#### [EXTRACTED INFORMATION]
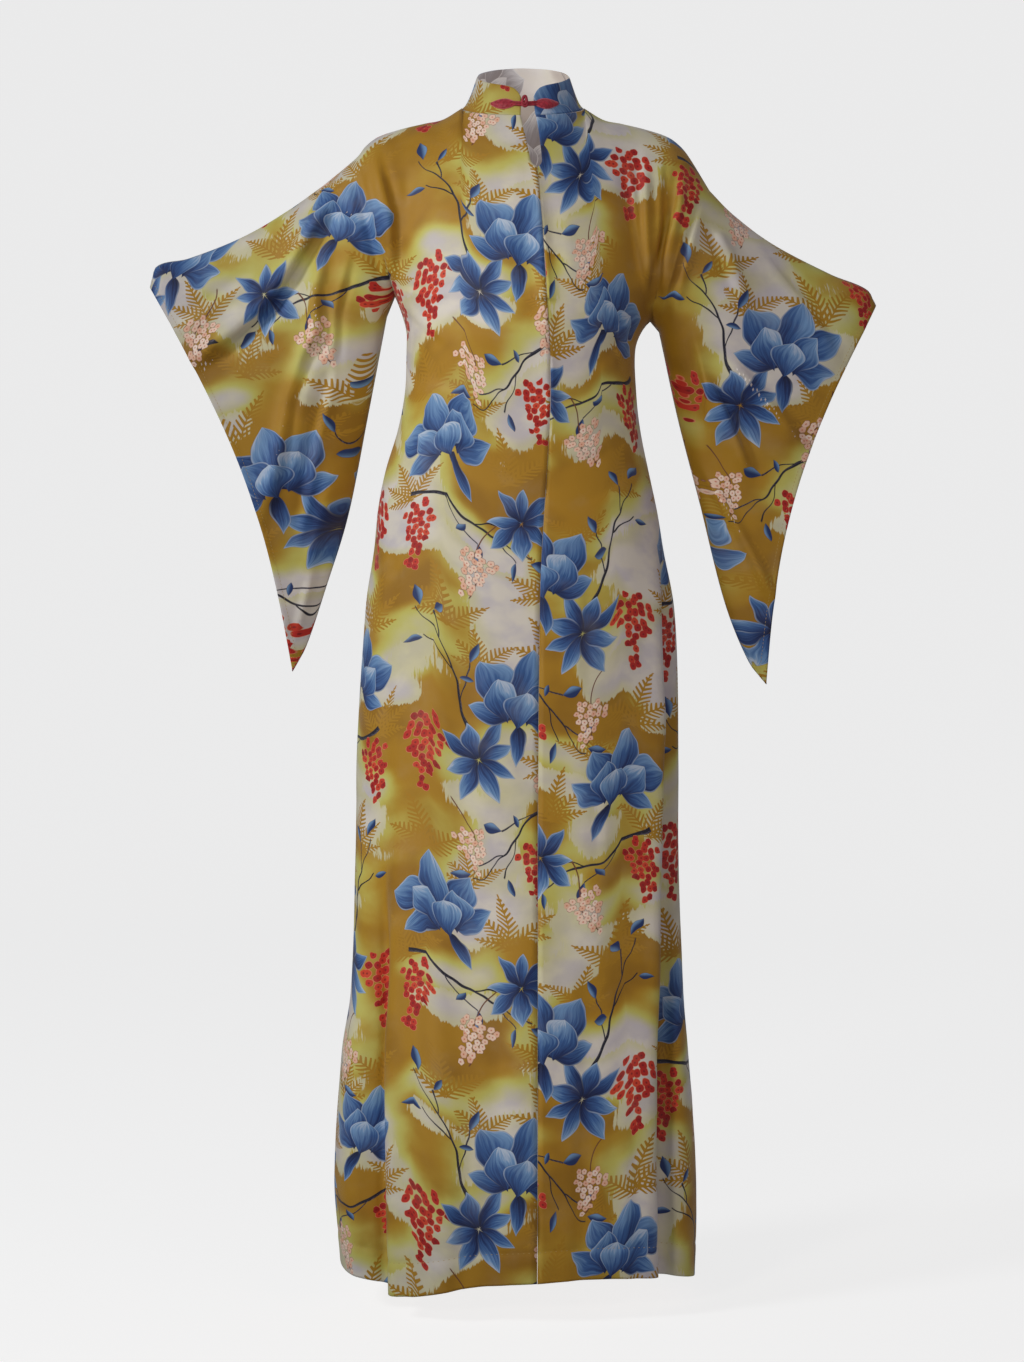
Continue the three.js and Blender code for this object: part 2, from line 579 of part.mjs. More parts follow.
--
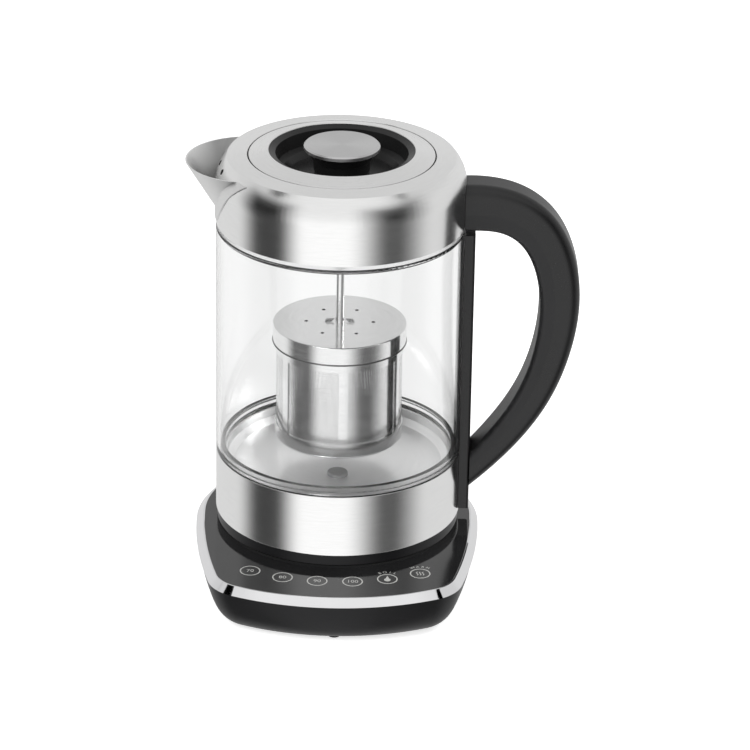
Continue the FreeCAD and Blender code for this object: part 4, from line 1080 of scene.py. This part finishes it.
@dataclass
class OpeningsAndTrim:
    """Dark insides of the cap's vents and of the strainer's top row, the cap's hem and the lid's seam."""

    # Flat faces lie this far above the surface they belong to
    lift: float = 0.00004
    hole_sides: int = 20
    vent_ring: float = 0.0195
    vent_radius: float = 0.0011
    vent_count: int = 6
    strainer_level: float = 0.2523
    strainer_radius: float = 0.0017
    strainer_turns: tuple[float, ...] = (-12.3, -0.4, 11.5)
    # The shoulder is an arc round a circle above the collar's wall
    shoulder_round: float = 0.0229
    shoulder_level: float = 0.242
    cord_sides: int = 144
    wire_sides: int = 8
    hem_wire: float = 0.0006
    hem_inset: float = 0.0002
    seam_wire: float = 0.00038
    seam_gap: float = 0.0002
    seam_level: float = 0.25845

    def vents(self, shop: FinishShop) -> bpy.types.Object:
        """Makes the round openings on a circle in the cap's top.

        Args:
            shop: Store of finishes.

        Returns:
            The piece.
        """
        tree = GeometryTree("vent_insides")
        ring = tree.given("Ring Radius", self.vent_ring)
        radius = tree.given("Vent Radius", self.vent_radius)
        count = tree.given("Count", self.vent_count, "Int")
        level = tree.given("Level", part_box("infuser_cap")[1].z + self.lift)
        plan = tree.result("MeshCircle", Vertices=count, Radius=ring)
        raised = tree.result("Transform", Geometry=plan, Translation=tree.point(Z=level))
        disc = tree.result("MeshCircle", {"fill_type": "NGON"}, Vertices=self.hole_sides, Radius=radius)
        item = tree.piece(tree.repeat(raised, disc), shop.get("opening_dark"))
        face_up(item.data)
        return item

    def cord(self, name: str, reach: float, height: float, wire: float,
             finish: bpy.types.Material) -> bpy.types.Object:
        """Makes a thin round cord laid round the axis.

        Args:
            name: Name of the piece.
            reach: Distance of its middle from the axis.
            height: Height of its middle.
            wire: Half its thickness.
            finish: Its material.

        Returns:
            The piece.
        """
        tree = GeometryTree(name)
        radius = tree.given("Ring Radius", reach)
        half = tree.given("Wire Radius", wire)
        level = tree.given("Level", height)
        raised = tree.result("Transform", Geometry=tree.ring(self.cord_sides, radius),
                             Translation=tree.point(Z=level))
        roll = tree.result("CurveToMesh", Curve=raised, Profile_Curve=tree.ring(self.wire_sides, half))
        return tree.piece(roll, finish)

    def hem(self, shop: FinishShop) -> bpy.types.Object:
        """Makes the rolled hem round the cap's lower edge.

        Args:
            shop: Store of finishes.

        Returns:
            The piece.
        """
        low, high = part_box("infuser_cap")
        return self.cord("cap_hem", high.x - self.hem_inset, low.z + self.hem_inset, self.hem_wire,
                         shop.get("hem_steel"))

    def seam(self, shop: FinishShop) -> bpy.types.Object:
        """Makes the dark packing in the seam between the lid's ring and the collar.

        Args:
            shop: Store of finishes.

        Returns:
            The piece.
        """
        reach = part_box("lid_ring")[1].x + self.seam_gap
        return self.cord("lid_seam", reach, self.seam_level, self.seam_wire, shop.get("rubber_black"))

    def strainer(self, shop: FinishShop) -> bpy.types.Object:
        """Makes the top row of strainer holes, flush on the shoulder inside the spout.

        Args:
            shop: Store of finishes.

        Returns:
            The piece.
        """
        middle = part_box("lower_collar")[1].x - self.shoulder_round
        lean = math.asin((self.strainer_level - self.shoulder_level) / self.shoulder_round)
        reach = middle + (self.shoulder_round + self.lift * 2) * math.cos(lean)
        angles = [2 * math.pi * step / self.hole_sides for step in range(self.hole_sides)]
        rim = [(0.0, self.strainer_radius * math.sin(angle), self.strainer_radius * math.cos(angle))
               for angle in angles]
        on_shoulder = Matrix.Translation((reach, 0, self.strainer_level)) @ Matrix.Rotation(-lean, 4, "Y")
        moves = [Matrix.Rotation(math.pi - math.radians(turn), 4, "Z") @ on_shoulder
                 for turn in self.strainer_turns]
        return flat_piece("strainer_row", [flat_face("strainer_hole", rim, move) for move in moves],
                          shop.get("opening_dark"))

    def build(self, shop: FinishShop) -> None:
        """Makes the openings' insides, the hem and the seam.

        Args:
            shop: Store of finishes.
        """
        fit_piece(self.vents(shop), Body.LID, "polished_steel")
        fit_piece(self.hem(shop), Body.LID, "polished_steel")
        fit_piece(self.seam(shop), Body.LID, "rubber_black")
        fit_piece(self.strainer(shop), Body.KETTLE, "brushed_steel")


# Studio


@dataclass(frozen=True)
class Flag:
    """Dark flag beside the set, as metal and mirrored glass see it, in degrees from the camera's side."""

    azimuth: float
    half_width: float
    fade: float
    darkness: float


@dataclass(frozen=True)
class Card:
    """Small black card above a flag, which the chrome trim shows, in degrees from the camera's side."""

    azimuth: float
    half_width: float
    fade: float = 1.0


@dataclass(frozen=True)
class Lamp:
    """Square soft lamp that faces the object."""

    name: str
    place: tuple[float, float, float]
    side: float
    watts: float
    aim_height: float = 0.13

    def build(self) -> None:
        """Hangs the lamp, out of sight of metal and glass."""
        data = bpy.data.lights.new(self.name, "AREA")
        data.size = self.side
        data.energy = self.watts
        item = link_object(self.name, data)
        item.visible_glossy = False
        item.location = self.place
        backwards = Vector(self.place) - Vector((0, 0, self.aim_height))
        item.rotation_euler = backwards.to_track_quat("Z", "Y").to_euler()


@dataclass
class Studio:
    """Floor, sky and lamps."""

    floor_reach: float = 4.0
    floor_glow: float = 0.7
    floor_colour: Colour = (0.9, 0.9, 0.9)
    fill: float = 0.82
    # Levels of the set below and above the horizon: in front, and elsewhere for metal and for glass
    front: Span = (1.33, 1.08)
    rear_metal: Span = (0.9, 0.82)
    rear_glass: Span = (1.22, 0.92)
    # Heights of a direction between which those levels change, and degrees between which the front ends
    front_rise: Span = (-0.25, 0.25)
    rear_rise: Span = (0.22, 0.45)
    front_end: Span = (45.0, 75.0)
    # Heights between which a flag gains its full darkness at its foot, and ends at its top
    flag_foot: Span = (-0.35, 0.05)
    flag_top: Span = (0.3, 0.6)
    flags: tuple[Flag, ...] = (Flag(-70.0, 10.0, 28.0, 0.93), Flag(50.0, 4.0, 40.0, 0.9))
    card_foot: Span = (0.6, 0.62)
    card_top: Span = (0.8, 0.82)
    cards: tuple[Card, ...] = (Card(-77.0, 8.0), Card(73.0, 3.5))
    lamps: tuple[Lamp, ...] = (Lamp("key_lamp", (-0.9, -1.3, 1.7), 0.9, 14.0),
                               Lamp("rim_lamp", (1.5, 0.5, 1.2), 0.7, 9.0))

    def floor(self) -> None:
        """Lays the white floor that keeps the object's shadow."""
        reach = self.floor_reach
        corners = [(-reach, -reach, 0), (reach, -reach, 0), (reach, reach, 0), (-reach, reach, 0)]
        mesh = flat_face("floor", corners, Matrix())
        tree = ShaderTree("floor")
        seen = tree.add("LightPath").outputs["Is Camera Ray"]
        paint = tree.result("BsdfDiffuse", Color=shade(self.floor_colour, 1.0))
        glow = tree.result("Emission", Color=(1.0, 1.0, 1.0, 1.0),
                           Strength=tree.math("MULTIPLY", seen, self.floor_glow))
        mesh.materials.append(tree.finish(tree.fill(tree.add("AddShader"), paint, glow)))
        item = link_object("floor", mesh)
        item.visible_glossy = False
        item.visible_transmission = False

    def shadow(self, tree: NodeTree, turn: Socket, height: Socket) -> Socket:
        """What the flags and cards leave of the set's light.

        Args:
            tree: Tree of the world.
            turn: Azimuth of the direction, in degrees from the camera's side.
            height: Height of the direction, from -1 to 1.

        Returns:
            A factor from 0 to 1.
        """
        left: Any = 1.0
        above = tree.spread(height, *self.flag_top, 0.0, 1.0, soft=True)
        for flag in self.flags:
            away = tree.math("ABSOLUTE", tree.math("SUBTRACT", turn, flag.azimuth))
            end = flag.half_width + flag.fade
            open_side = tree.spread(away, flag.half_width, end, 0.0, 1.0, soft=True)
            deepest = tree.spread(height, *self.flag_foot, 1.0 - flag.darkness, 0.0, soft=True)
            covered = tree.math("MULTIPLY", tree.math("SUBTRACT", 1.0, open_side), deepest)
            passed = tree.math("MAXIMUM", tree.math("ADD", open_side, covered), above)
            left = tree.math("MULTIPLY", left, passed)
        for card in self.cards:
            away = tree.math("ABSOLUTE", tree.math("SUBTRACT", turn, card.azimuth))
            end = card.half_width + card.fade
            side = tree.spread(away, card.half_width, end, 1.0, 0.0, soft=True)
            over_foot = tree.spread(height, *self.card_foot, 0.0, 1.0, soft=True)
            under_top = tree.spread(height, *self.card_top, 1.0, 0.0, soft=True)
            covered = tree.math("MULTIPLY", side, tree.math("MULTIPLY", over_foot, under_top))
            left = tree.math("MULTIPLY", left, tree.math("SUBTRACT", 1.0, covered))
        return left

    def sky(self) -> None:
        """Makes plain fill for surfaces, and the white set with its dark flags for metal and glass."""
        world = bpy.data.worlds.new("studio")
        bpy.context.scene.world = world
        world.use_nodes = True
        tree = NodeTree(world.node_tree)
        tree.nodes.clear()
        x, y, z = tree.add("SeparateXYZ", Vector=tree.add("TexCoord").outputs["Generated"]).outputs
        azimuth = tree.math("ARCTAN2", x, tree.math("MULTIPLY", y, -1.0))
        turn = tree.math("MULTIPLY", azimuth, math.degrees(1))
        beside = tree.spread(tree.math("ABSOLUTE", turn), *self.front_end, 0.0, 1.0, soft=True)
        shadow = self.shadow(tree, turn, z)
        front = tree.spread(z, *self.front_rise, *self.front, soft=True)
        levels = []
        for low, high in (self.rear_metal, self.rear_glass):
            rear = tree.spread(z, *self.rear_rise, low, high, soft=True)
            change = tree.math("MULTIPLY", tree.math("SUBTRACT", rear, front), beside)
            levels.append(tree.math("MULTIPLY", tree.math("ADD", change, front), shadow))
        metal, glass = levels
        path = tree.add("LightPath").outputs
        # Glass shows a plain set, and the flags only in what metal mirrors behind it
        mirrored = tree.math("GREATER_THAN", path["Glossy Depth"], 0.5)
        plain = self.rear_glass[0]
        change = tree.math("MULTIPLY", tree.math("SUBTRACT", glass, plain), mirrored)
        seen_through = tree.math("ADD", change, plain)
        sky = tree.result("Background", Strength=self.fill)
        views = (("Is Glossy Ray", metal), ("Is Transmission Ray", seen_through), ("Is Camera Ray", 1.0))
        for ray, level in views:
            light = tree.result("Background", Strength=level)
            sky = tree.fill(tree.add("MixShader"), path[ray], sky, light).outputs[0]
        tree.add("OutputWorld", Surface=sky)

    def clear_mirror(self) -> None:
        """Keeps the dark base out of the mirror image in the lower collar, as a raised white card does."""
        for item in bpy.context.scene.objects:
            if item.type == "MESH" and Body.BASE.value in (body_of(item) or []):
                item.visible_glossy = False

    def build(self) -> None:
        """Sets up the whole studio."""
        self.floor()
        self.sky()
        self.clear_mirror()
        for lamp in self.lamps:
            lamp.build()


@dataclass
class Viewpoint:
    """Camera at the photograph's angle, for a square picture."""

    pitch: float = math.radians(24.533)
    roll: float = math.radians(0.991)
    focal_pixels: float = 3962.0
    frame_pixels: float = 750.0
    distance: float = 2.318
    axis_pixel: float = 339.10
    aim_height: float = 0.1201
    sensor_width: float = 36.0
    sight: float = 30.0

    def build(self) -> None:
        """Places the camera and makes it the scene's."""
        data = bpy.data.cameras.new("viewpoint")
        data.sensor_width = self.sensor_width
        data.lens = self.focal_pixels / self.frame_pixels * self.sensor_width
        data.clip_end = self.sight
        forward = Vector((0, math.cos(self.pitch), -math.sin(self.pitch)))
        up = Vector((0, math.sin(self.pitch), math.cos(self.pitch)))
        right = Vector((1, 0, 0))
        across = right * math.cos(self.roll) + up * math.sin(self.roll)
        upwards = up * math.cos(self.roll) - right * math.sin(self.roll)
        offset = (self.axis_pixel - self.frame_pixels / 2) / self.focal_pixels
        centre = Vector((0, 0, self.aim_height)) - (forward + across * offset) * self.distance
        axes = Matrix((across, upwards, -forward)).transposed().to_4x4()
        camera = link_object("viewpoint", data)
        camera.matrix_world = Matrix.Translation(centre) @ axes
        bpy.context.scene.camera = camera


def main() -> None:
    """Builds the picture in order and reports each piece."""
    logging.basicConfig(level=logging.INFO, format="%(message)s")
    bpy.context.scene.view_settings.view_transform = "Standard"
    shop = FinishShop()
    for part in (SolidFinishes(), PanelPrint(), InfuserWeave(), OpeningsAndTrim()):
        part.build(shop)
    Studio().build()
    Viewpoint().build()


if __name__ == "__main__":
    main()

#### [WORK TO COMPLETE]
Each line from the line with "Continue the FreeCAD" to the line with "insides of the" is to be echoed exactly; both boundary lines are included, and nothing else is to be output.

#### [PROBLEM SOLUTION]
Continue the FreeCAD and Blender code for this object: part 4, from line 1080 of scene.py. This part finishes it.
@dataclass
class OpeningsAndTrim:
    """Dark insides of the cap's vents and of the strainer's top row, the cap's hem and the lid's seam."""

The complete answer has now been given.